The study is Aharoni, Eyal; Kiehl, Kent, et al. Proc. Natl Acad. Sci. (2013). Some of the lead author's prior publications in the field include:
* Aharoni, E., Antonenko, O., & Kiehl, K. A., "Disparities in the moral intuitions of criminal offenders: The role of psychopathy." Journal of Research in Personality, 45, 322–327 (2011);
* Aharoni, E., Funk, C., Sinnott-Armstrong, W., & Gazzaniga, M.m "Can neurological evidence help courts assess criminal responsibility? Lessons from law and neuroscience.", Annals of the New York Academy of Sciences, 1124, 145–160 (2008).
* Aharoni, E., Sinnott-Armstrong, W., & Kiehl, K. A., "Can psychopathic offenders discern moral wrongs?

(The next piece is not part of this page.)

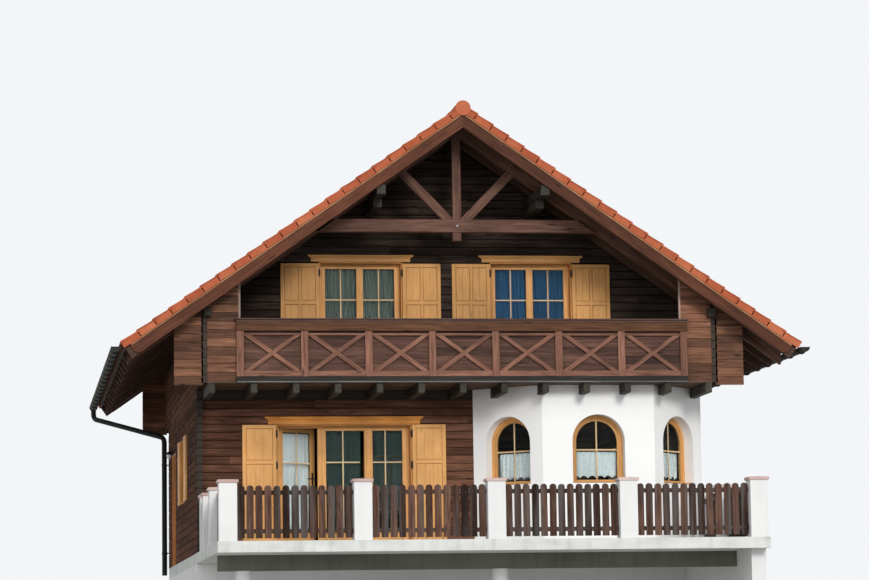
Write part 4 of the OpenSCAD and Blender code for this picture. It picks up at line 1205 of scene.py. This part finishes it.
# Curtains. Sheer cloth gathered on thin rods behind the glass: grey green and
# blue upstairs, dark green at the terrace doors, and white lace half curtains
# with a scalloped hem in the bay.
def cloth(name, colour, pale, alpha, lace=False):
    """Thin cloth that lets some light through, or lace with holes."""
    material, surface, add = shader(name, 0.9)
    where = add("TexCoord").outputs["UV"]
    fold = noise(add, mapped(add, where, (40, 1.5, 1)), 1.0, 3.0)
    surface.inputs["Alpha"].default_value = alpha
    if lace:
        holes = add("TexVoronoi", [("Vector", mapped(add, where, (22, 14, 1)))], Scale=1.0).outputs["Distance"]
        surface.id_data.links.new(spread_over(add, holes, 0.15, 0.45, alpha, 1.0), surface.inputs["Alpha"])
    coat(surface, add, ramp(add, fold, (0.3, colour), (0.7, pale)), fold, 0.3, 0.003)
    return material


LEVEL = (0, math.pi / 2, 0)         # turns a cylinder's axis from z to x


def curtain(name, w, h, waves, depth, place, material, body="house", scallops=0):
    """A gathered sheet w wide and h long, hung from a rod at its top."""
    sheet = fresh(bpy.ops.mesh.primitive_grid_add, x_subdivisions=waves * 10, y_subdivisions=10, size=1)
    sheet.name = sheet.data.name = name
    phase = chance.uniform(0, 6)
    for v in sheet.data.vertices:
        u, t = v.co.x + 0.5, 0.5 - v.co.y
        wave = 2 * math.pi * waves * u
        fold = math.sin(wave + phase) + 0.3 * math.sin(wave * 0.43 + 2 * phase)
        rise = 0.022 * abs(math.cos(math.pi * scallops * u)) if scallops else 0.0
        v.co = (w * (u - 0.5) + 0.006 * math.sin(7 * u + 3 * t), depth * (0.6 + 0.4 * t) * fold,
                -h * t + rise * (t ** 6) * 2)
    sheet.data.transform(place)
    for face in sheet.data.polygons:
        face.use_smooth = True
    rod = fresh(bpy.ops.mesh.primitive_cylinder_add, vertices=10, radius=0.005, depth=w + 0.03, rotation=LEVEL)
    eased(rod, 0.002)
    rod.name = rod.data.name = name + "_rod"
    rod.data.transform(place)
    mark_grain(rod, "X", 0.5)
    settle(rod, handle_metal, body)
    sheet.data.materials.append(material)
    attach(sheet, body)
    return sheet


behind = 0.275                      # from a wall's face back to its curtains
green_sheer = cloth("green_sheer", (0.10, 0.13, 0.11), (0.26, 0.30, 0.26), 0.72)
blue_sheer = cloth("blue_sheer", (0.004, 0.045, 0.125), (0.02, 0.125, 0.27), 0.88)
dark_sheer = cloth("dark_sheer", (0.006, 0.018, 0.018), (0.060, 0.110, 0.100), 0.8)
# White sheer cloth, its white raised near to pure white as a painted reflection of the sky in the glass.
white_sheer_painted_reflection = cloth("white_sheer_painted_reflection", (0.84, 0.86, 0.88), (0.93, 0.94, 0.95), 0.95)
white_lace = cloth("white_lace", (0.74, 0.79, 0.80), (0.90, 0.93, 0.94), 0.78, lace=True)
for k, (place, stuff) in enumerate(zip(door_places, (green_sheer, blue_sheer, green_sheer, green_sheer))):
    for s, hand in ((-1, "left"), (1, "right")):
        curtain(f"balcony_curtain_{k}_{hand}", 0.60, 1.80, 9, 0.016,
                place @ at(s * 0.34, behind, door_h - 0.075), stuff)
for hand, x in (("left", -0.008), ("right", 0.752)):
    curtain(f"terrace_curtain_{hand}", 0.64, 1.80, 9, 0.016, at_door @ at(x, behind, 2.20), dark_sheer)
curtain("terrace_leaf_curtain", 0.56, 1.72, 8, 0.008, swing @ at(0.375, 0.012, 2.13), white_sheer_painted_reflection, "terrace_door")
for k, place in enumerate(facet_places):
    curtain(f"bay_lace_{k}", 0.72, 0.47, 8, 0.012, place @ at(0, 0.290, 4.205 - bay_sill), white_lace, scallops=5)
for k, place in enumerate(window_places):
    for s, hand in ((-1, "left"), (1, "right")):
        curtain(f"side_curtain_{k}_{hand}", 0.50, 1.05, 8, 0.014, place @ at(s * 0.28, behind, 1.14), white_sheer_painted_reflection)


# Wall lamp. Beside the entrance a dark bracket with a small hood is screwed
# to the logs, and a bell of opal glass hangs under the hood.
lamp_place, reach = at(-wall_half, 1.5, 4.66), -0.155
bracket = joined("lamp_bracket", [
    fresh(bpy.ops.mesh.primitive_cylinder_add, vertices=20, radius=0.05, depth=0.02,
          location=(-0.01, 0, 0), rotation=LEVEL),
    fresh(bpy.ops.mesh.primitive_cylinder_add, vertices=10, radius=0.010, depth=0.15,
          location=(-0.085, 0, 0.02), rotation=LEVEL),
    fresh(bpy.ops.mesh.primitive_cone_add, vertices=24, radius1=0.085, radius2=0.02, depth=0.06,
          location=(reach, 0, 0.0))])
eased(bracket, 0.003, 2)
bracket.data.transform(lamp_place)
settle(mark_grain(bracket, "X", 0.5), handle_metal)
bell_z = -0.045
bell = fresh(bpy.ops.mesh.primitive_uv_sphere_add, segments=20, ring_count=12, radius=0.055,
             location=(reach, 0, bell_z))
for v in bell.data.vertices:
    v.co.z = bell_z + (v.co.z - bell_z) * 1.3
for face in bell.data.polygons:
    face.use_smooth = True
bell.name = bell.data.name = "lamp_glass"
bell.data.transform(lamp_place)
opal, surface, add = shader("opal_glass", 0.25)
haze = noise(add, placed(add), 20.0, 2.0)
coat(surface, add, ramp(add, haze, (0.3, (0.72, 0.72, 0.68)), (0.7, (0.80, 0.80, 0.77))))
settle(mark_grain(bell, "Z", 0.5), opal)


# Studio floor, backdrop and lamps. A plain grey floor, a pale backdrop that
# the camera sees and a dimmer one that lights, a key lamp and a soft fill.
floor_grey, surface, add = shader("studio_floor", 0.9)
surface.inputs["Base Color"].default_value = (0.62, 0.62, 0.60, 1)
studio = fresh(bpy.ops.mesh.primitive_plane_add, size=400, location=(0, 60, 0))
studio.name = "studio_floor"
studio.data.materials.append(floor_grey)

world = bpy.data.worlds.new("studio")
bpy.context.scene.world = world
world.use_nodes = True
tree = world.node_tree
lit, seen = tree.nodes["Background"], tree.nodes.new("ShaderNodeBackground")
for backdrop, colour, strength in ((lit, (0.95, 0.97, 1.0, 1), 0.50), (seen, (0.90, 0.92, 0.94, 1), 1.0)):
    backdrop.inputs["Color"].default_value = colour
    backdrop.inputs["Strength"].default_value = strength
rays = tree.nodes.new("ShaderNodeLightPath").outputs
straight = rays["Is Camera Ray"]
for kind in ("Is Glossy Ray", "Is Transmission Ray"):
    either = tree.nodes.new("ShaderNodeMath")
    either.operation = "MAXIMUM"
    tree.links.new(straight, either.inputs[0])
    tree.links.new(rays[kind], either.inputs[1])
    straight = either.outputs[0]
choose = tree.nodes.new("ShaderNodeMixShader")
for source, socket in ((straight, 0), (lit.outputs["Background"], 1), (seen.outputs["Background"], 2)):
    tree.links.new(source, choose.inputs[socket])
tree.links.new(choose.outputs["Shader"], tree.nodes["World Output"].inputs["Surface"])

for name, energy, angle, colour, rise, side in (("key", 1.48, 14, (1.0, 0.98, 0.95), 70, 9),
                                                ("fill", 1.42, 80, (0.98, 0.99, 1.0), 84, -24)):
    sun = bpy.data.lights.new(name, "SUN")
    sun.energy = energy
    sun.angle = math.radians(angle)
    sun.color = colour
    lamp = bpy.data.objects.new(name, sun)
    lamp.rotation_euler = (math.radians(rise), 0, math.radians(side))
    bpy.context.scene.collection.objects.link(lamp)

bpy.context.scene.view_settings.view_transform = "Standard"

A new look at the moral/conventional distinction.", Journal of Abnormal Psychology (2012).

Another of his papers published online before print earlier this year correlated scores on a commonly used psychopathy evaluation instrument, the Hare Psychopathy Checklist–Revised, against confidential reports by offenders in prison of prior unsolved violent crimes committed, and determines that psychopaths are far more likely to have committed previously violent crimes for which they were not caught and that some parts of the checklist were correlated with more undetected prior crimes (antisocial lifestyle and behavioral psychopathic traits) while others (affective psychopathic traits) were associated with fewer undetected prior crimes relative to others with the same psycopathy score.

Indeed, this result, taken together with the rearrest data, suggests that part of the reason that the rearrest rate shows a fairly strong relationship to impulsivity, is that impulsive people not only reoffend, but get caught doing so, while less impulsive but pyschopathic parolees might be reoffending just as often but not getting caught as often.

The frequency of psychopathic traits in the general population is similar to the incidence of bipolar disorder or schizophrenia, for example, but these traits seem to be somewhat more of a matter of degree than those forms of psychosis.